Last Updated Apr 13, 2015 · Written by Rob Schneider

How much does it cost to knock down a wall? It sounds like a simple question, but there's more to removing a wall than just "knocking it down."

What Knocking Down a Wall Really Means

Older homes tend to be divided up into a series of small rooms. The first thing home buyers want to do when they buy these homes is knock out a wall or 2 and create a more open plan living space. Thinking, "How hard can it be?" they ask a builder for a quote and are surprised by how much it's going to cost. No, they're probably not overcharging them. They just know from experience what the job entails:
  1. Before they knock down the wall, the ceiling and roof will need a temporary support structure.
  2. Because it's an internal wall, they to be careful not to damage the surrounding floors and walls.
  3. After the wall comes down, a beam or other permanent support will have to be erected.
  4. All the debris has to be removed and disposed of. There are skip hire and/or disposal costs to be paid for.
Theoretically, you could knock down a wall and leave it at that, but what about the areas the wall used to cover? To finish the job, your walls will have to be repaired and repainted and you'll have to do something about the floor. If the wall was between the kitchen and the living room, odds are you will also have to renovate your kitchen.

Of course, not all walls are support walls and you may not have to add a new kitchen to the bill, but you do have to factor everything into the cost of knocking out a wall or you will be in for some unpleasant surprises.

How Much Does Removing a Wall Cost?*

Knocking out a wall is usually not a DIY project because internal walls are structural parts of the house. If you're just knocking out a single wall and it's an inexpensive job, you may not need a building permit, but check with your local council first to be sure. If you do need a building permit, these are some of the costs you may be looking at:
  • An engineers report can cost between $200 and $1000, depending on the complexity of the report.
  • A copy of your Land title usually costs between $25 and $35.
  • If you need to submit a plan,  a licensed drafter or architect might charge $1000 or more.
  • A building permit costs around $700 in most areas of Australia.
  • If it's a big job and costs $12,000 or more, your contractor may have to take out Home Warranty Insurance. This can cost up to $1000 and the cost will be passed on to you.
Once the paperwork is in order, your building contractor can go to work. Before they can start removing the wall, though, they will have to erect temporary support. After removing the wall, they will have to install a beam or other support structure to bear the load the wall was bearing.
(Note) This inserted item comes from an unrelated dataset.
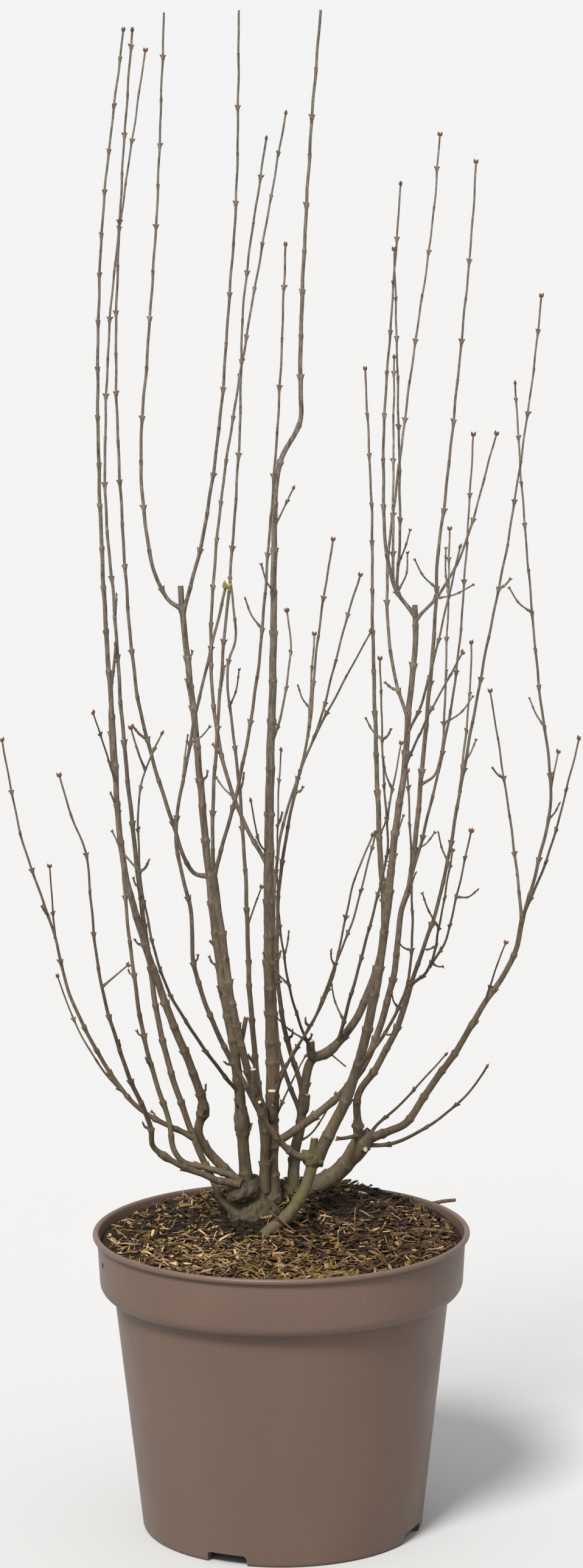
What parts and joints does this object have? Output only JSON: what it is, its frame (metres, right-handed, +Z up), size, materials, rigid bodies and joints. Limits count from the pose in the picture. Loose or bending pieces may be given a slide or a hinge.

Don't forget these other possible costs, either:
  • You may need to hire an electrician to remove and replace electrical fittings.
  • The ceiling, walls and floor around the wall will need to be repaired or even replaced.
  • You may want to hire an interior designer if you want everything to be just right.
Quotes for knocking down a wall only can start at as little as $30 an hour, but a better way is to  get quotes from qualified building renovators for the full job. In the end, it will probably be more cost effective than doing the renovation piecemeal, because they will have years of experience to draw on and will finish everything that has to be done quickly and efficiently.

*Cost and prices in this article are indicative and should only be used as a guide. They also vary locally and are subject to market forces. This article was updated 10 April 2015 to reflect current market pricing.